:: SHORT TASK ::
Below are some records; quote exactly the lines from the one that contains "Keep writing the" through the one that contains "round_edges(ob, bevel, segments)", inclusive, and no others.

:: Stored dataset items ::
# # # # #

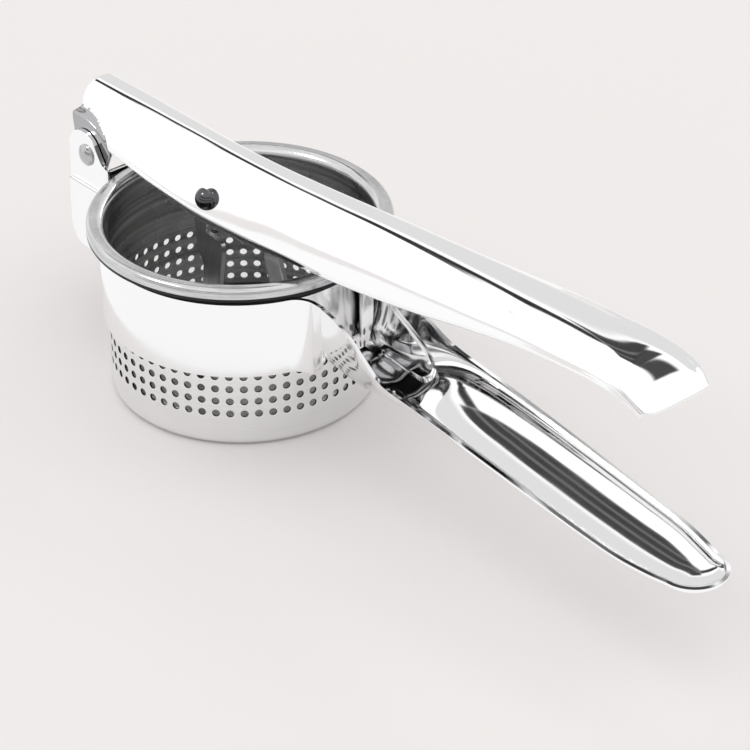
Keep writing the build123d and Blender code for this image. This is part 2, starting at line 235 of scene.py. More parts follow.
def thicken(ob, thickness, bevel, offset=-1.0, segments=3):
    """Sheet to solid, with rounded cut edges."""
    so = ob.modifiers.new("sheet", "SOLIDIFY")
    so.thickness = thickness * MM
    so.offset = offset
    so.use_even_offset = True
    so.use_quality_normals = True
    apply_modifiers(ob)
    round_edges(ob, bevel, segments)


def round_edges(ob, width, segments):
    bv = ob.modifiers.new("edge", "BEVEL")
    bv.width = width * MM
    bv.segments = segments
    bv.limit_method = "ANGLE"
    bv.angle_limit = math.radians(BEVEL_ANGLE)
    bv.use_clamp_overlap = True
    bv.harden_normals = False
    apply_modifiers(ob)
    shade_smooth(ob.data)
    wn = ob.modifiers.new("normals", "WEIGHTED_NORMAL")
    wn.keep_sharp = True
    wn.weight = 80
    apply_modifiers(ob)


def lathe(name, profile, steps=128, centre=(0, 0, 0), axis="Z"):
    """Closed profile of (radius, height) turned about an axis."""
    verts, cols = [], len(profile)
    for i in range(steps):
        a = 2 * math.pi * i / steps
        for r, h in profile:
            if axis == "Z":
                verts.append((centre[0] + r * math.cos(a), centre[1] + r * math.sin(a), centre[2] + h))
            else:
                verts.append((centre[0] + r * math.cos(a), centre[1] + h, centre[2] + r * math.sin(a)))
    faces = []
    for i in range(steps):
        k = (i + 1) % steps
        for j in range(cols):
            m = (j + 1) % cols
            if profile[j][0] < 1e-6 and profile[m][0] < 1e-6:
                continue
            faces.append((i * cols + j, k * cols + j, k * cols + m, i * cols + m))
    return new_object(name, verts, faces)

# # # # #

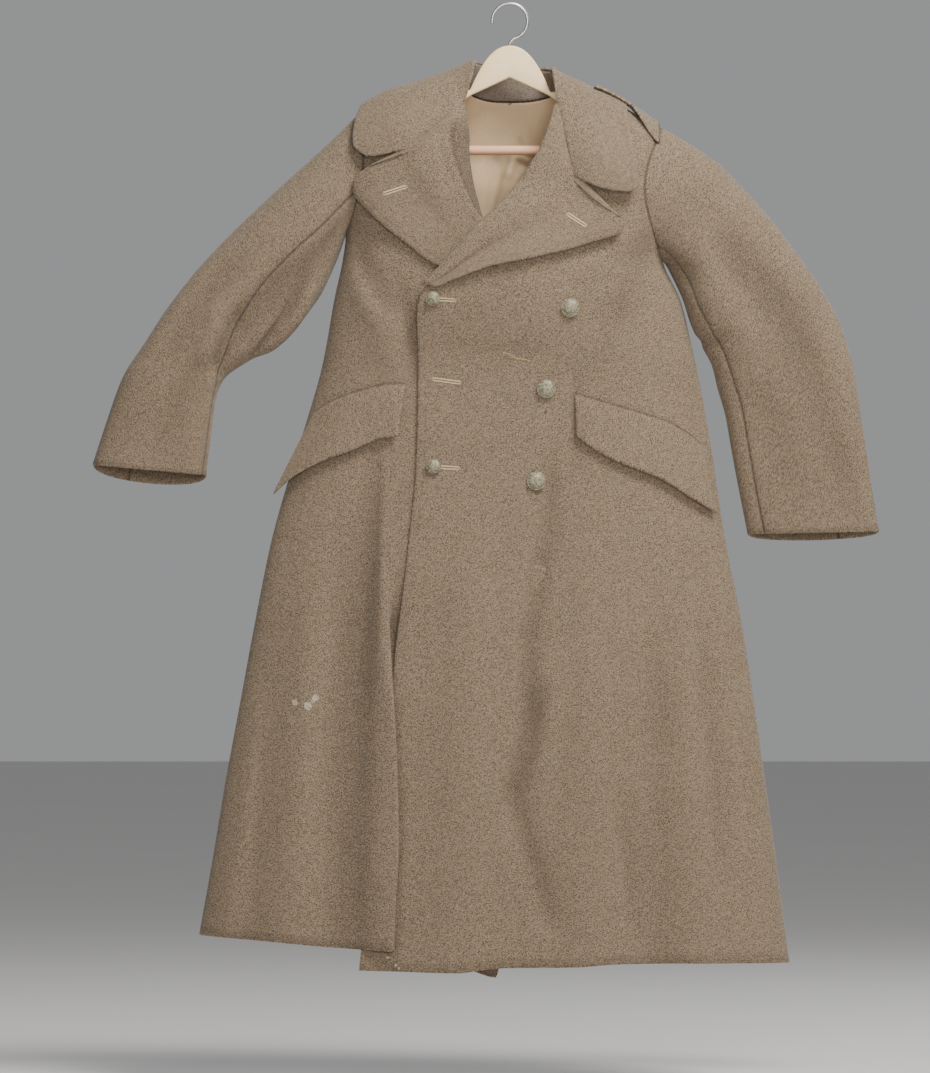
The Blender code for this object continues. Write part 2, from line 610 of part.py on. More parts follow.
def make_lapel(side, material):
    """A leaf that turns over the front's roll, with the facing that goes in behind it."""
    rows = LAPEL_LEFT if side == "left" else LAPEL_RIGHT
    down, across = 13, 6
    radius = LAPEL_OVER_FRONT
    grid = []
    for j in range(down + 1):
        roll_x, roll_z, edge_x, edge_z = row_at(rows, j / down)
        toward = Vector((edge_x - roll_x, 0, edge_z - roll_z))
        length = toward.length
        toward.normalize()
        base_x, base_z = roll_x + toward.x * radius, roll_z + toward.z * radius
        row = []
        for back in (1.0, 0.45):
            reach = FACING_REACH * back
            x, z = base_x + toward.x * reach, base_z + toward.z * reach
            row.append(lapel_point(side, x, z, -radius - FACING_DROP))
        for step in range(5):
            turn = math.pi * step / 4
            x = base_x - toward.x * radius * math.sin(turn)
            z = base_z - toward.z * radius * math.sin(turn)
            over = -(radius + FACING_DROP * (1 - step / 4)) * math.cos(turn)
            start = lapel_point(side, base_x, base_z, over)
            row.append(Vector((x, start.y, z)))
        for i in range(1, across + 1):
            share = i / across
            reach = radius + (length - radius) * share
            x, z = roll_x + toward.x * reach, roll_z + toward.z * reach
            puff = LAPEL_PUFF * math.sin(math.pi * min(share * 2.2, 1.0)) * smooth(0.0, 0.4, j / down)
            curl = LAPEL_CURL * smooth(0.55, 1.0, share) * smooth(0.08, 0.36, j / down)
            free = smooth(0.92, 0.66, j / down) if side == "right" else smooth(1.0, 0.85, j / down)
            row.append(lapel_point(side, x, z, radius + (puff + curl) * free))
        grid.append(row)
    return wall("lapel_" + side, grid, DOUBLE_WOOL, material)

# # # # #

:: EXERCISE RESPONSE ::
Keep writing the build123d and Blender code for this image. This is part 2, starting at line 235 of scene.py. More parts follow.
def thicken(ob, thickness, bevel, offset=-1.0, segments=3):
    """Sheet to solid, with rounded cut edges."""
    so = ob.modifiers.new("sheet", "SOLIDIFY")
    so.thickness = thickness * MM
    so.offset = offset
    so.use_even_offset = True
    so.use_quality_normals = True
    apply_modifiers(ob)
    round_edges(ob, bevel, segments)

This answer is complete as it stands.